The RTM Company is registered as the principal accountable person for the property, with other registered accountable persons comprising the current freeholder, and the housing association applicant. The housing association is the leaseholder of 27 flats within the building under a headlease granted in 2014 by the respective parties’ predecessors in title. The applicant lets its flats to sub-tenants on a combination of shared ownership underleases, assured shorthold and assured non-shorthold tenancies.

S.72(1) of the Building Safety Act 2022 provides that:

“In this Part an “accountable person” for a higher-risk building is

  • a person who holds a legal estate in possession in any part of the common parts…or
  • a person who does not hold a legal estate in any part of the building but who is under a relevant repairing obligation in relation to any part of the common parts.”

The housing association made an application seeking a declaration that it was not an accountable person for the purposes of the BSA 2022, arguing that it did not hold a legal estate in possession in any of the common parts, and that it was not under a relevant repairing obligation in relation to such common parts.

 

The decision

The First-tier Tribunal found that the housing group applicant was not an accountable person under the BSA 2022 in respect of the subject property.

Was there a relevant repairing obligation?

Arguing that the housing association was an accountable person, the respondent set out the distinction between the structure and exterior of the building, and the parts of the building provided for the use, benefit and enjoyment of the residents of more than one unit, using services and utilities as its example.

The Tribunal agreed with the housing association that, while it enjoyed rights under the headlease to undertake relevant repairs to items such as services and utilities serving its flats, it was not obliged to do so and accordingly there was not a relevant repairing obligation.

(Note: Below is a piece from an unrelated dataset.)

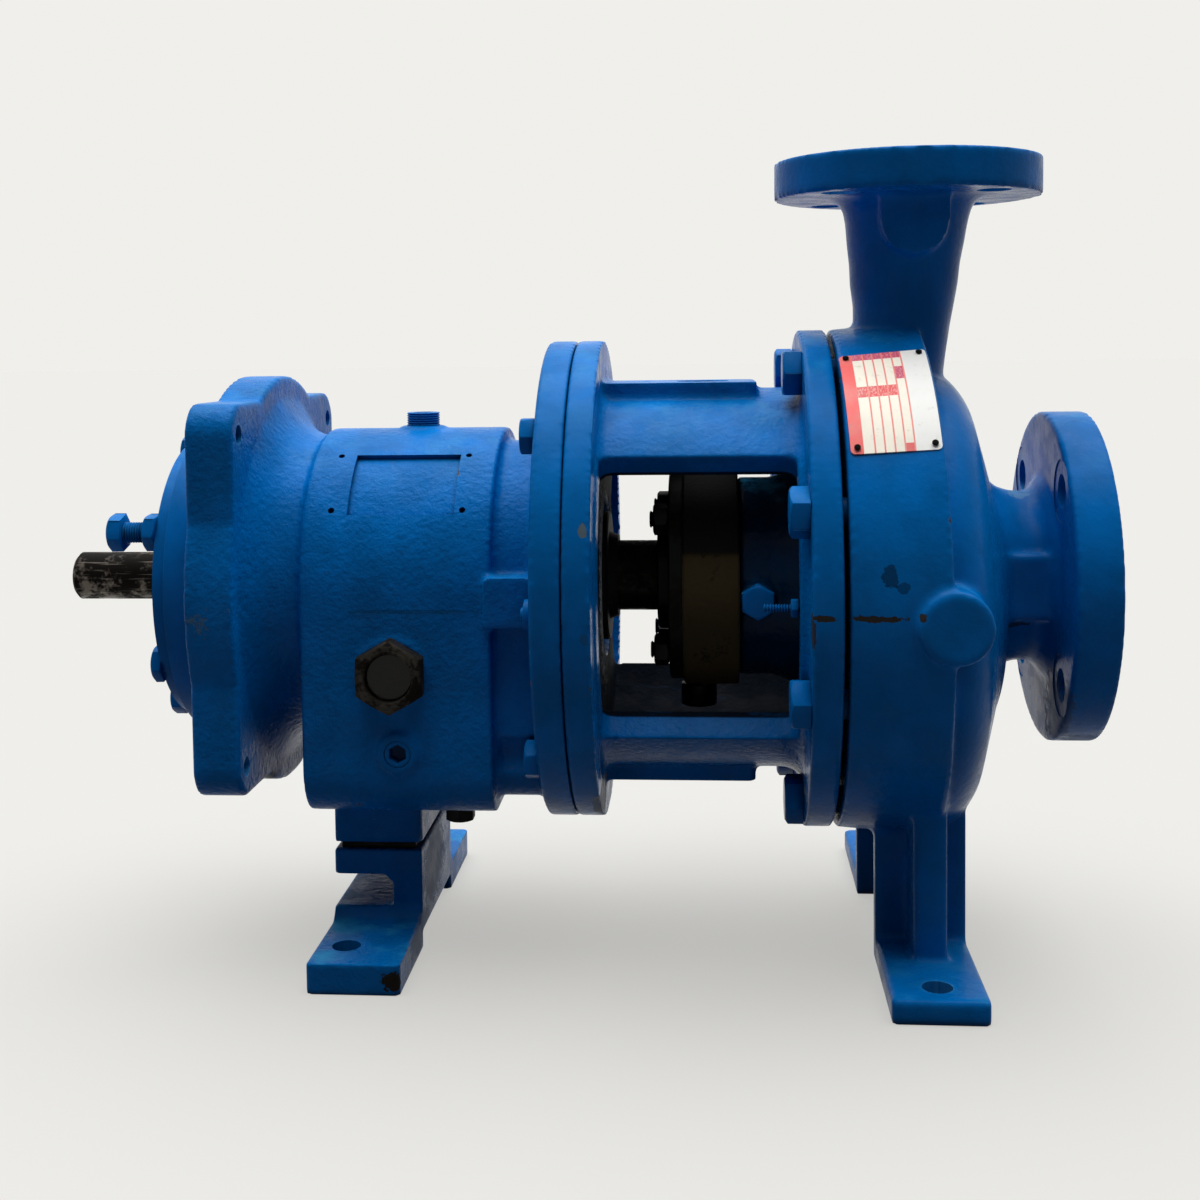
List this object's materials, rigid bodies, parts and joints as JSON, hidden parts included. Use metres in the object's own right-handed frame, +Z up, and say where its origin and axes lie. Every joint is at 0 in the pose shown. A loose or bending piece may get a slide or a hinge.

The only exception to this was that, in the event that the manager became insolvent, the lease contained an obligation on the housing association to undertake repairs but the FTT did not consider this to be sufficient to impose liability on the housing association.

Was the housing association under any relevant repairing obligation following acquisition of rights to manage?

The RTM Company argued that the housing association was an accountable person in respect of services and utilities forming part of the common parts and routed throughout the building to the social rented flats, as well as the social rented flats themselves (excluding balconies).

The FTT noted that the housing association’s legal estate was held only in respect of the flats and not in respect of any common parts of the building, going on to consider whether it was under a repairing obligation in respect of any common parts and ultimately concluding that, as a result of the acquisition of rights to manage and the transfer of management functions, and the limiting of the housing association’s repairing obligations to only the services serving its flats, it was not.

The Tribunal agreed with the housing association that the lease did not create a relevant repairing obligation for the purposes of the BSA 2022, and found that the housing association was not under any relevant repairing obligation by virtue of the acquisition of rights to manage by the respondent.

 

Advice and action for landlords

This decision will be of interest to the industry, exploring the interaction between rights to manage and repairing obligations for the purposes of defining an “accountable person” under the BSA 2022.

Buildings such as this can be complex in their ownership and leasehold structures, but this decision supports the view that a head leaseholder such as a housing association, holding a number of individual units but without responsibility for common parts, is unlikely to be classed as an “accountable person” with responsibility for the fire and structural safety of a building.